Couple of points. When will civil war commence? Well, the bombing of four churches yesterday might suggest it already has.

My point was that it hasn’t, and it hasn’t. The wahabbists are trying to ignite one, but they are not succeeding. It appears that, contrary to the predictions of white liberals everywhere, the majority of the Iraqi people might actually prefer to live in peace with people of various ethnicities and religions. They apparently have this odd notion that, like white non-Europeans, they might actually be capable of not killing their neighbors while daringly living without the thumb of a murderous repressive despot on their heads.

And that the presence of 150,000 allied forces are what's keeping the lid on, more ore less.

Good man, that Bush. Thank God he’s not listening to the “bring them all home” leftist dingbats, who lick their lips at the delicious prospect of bloody corpses overseas that they can do the “I was right!” dance around. Bush is willing to leave our troops there long enough to help the freedom-loving citizens of Iraq stabilize the nation and establish a functioning economy and the rule of law.

And, once again, I have to distance myself from the idiotic headline implying I argued that the MILITARY would pull out of Iraq.

Fair enough. You should find a less idiotic employer, as I agree that they often mischaracterize your articles in their headlines.

I'm proud of that article.

I don’t know why.

I said George Bush was going to move the goalline to the 50-yard-line in Iraq and declare he'd scored a touchdown on July 1, and he did.

But you are also the guy who said, in a different article:

Bush sees no reason to question his policies, because he believes them to be in concert with his faith.

Well, when he does question his policies, and alters them based on new information, you accuse him of “moving the goal line.”

As David Brooks wrote in the International Herald Tribune:

Bremer hadn't cleared the piece with his higher-ups in the Pentagon or the White House, and here he was describing a drawn-out American occupation. Iraqis would take their time writing a constitution, and would eventually have elections and take control of their country. For some Bush officials, this was the lowest period of the entire Iraq project…

Maybe it was time to transfer sovereignty first, and speed things up. Four days later Bremer was at the White House, for a meeting of the minds. That set in train what became known as the Nov. 15 agreement.

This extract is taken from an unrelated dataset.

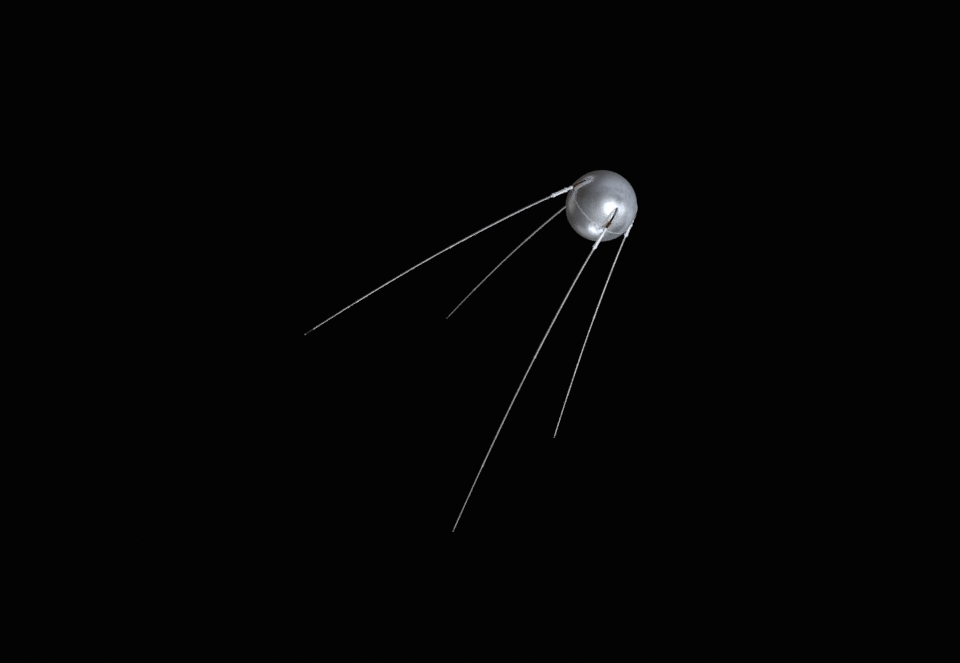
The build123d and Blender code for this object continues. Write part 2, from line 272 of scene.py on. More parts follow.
# name, tint, seed, roughness where it is cleanest, roughness that the haze adds
shell_metal = polished_shell("spun_aluminium", (0.62, 0.66, 0.72), 0.0, 0.24, 0.24, rim=seam_rim)
screen_metal = polished_shell("screen_aluminium", (0.68, 0.72, 0.78), 3.1, 0.22, 0.24)
# The seats carry painted shade, near black, inside their slots.
seat_metal = polished_shell(
    "seat_aluminium", (0.80, 0.83, 0.89), 7.7, 0.26, 0.14, shade_in_slot=painted_slot_shade, satin=0.30
)
trim_metal = polished_shell("trim_aluminium", (0.66, 0.69, 0.74), 5.2, 0.20, 0.12)
for metal in (shell_metal, screen_metal, seat_metal, trim_metal):
    print("polished metal:", metal.name)

# %% [markdown]
# The turned fittings and the rods are aluminium too, but straight from the lathe and the
# drawing bench. A lathe leaves fine rings round a part, and a drawn rod is smoother, with
# worn patches and small spots. A ring pattern needs the distance along the whip's own axis,
# so the material is given that direction for each whip, and works the distance out with a
# dot product.

# %% Turned and drawn aluminium
RING_RATE = 7000.0  # radians to the metre, which is a ring every 0.9 mm
WORN_SHARE = 0.78
SPOT = (0.36, 0.33, 0.30)


def turned_aluminium(name, axis, tint):
    metal = Finish(name)
    rings = (metal.along(metal.place, axis) * RING_RATE).wave()
    coarse = metal.noise(60.0, detail=4.0, rough=0.6)
    fine = metal.noise(500.0, detail=2.0, rough=0.5)
    tarnish = coarse.step(0.45, 0.75)
    colour = metal.blend(tarnish * 0.6, tint, shade(tint, WORN_SHARE))
    rough = 0.38 + tarnish * 0.16 + fine * 0.08
    height = rings * 0.5 + fine * 0.7
    return metal.set(
        Base_Color=colour,
        Roughness=rough,
        Metallic=0.58,
        Normal=metal.bump(height, strength=0.10, distance=0.0004),
    )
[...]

Sovereignty would be transferred to Iraqis on June 30, 2004.

The think-tank johnnies and the rest of the commentariate (that would be you, Rick) went into their usual sky-is-falling mode. This is pure politics, many said. Karl Rove doesn't want to fight the next elections with 100,000 troops in Iraq.

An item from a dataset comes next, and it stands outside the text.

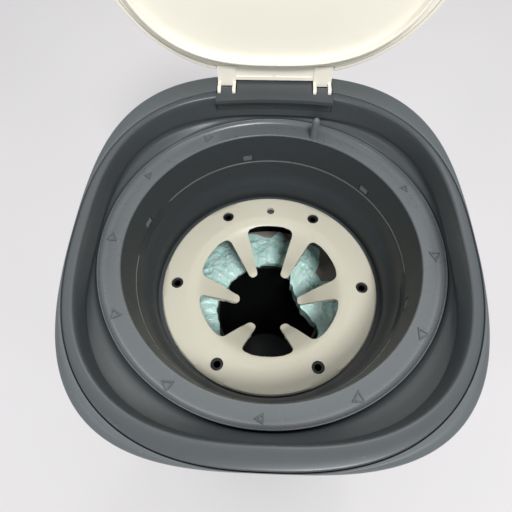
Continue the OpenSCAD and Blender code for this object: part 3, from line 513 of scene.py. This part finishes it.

In fact, the members of the sneering brigade had it backward. The United States had to transfer sovereignty precisely so it could stay. This was the only way to get enough legitimacy to fight the insurgents and work on rebuilding. And from those weeks on, the administration was unwavering in its support of the June 30 transfer. Politically, at least, its constancy is paying off. Since the transfer I've had candid conversations with four senior officials with responsibility for Iraq. They are more cautiously optimistic than at any time over the past year.

Iraq now has a popular government with a tough, capable prime minister. Democratic institutions are emerging, including a culture of compromise. Clerics are now preaching against insurgents. Sistani calls them sinners.

Thanks, in part, to Bremer's decisiveness, the political transition is going well.

Bush didn’t move the goal line. The goal line is a free, democratic Iraq. He’s halfway there. He recognized that the plan he was operating under wasn’t working. He was able to question that flawed plan because he didn't kookily believe (as you opined) that it was handed to him, via his dog Sam, directly from God. He was presented with a better plan, and adjusted.

And you, the commentariate, declared that he was moving the goal line.

And I know you think this next thought is naïve and unrealistic, but I don’t really think he cares that you think that. I don’t think he liberated Iraq to win reelection or positive press. I do honestly believe he went to war with Iraq because he thought it was the right thing to do. For America, for the Iraqis, for the middle east, and for the world.

I guess I’m a dummy, but I do think that was his thought process, for better or worse. History will judge that decision accordingly. And I think it will judge that decision positively.

930 posted on 08/03/2004 9:03:17 PM PDT by dead (I've got my eye out for Mullah Omar.)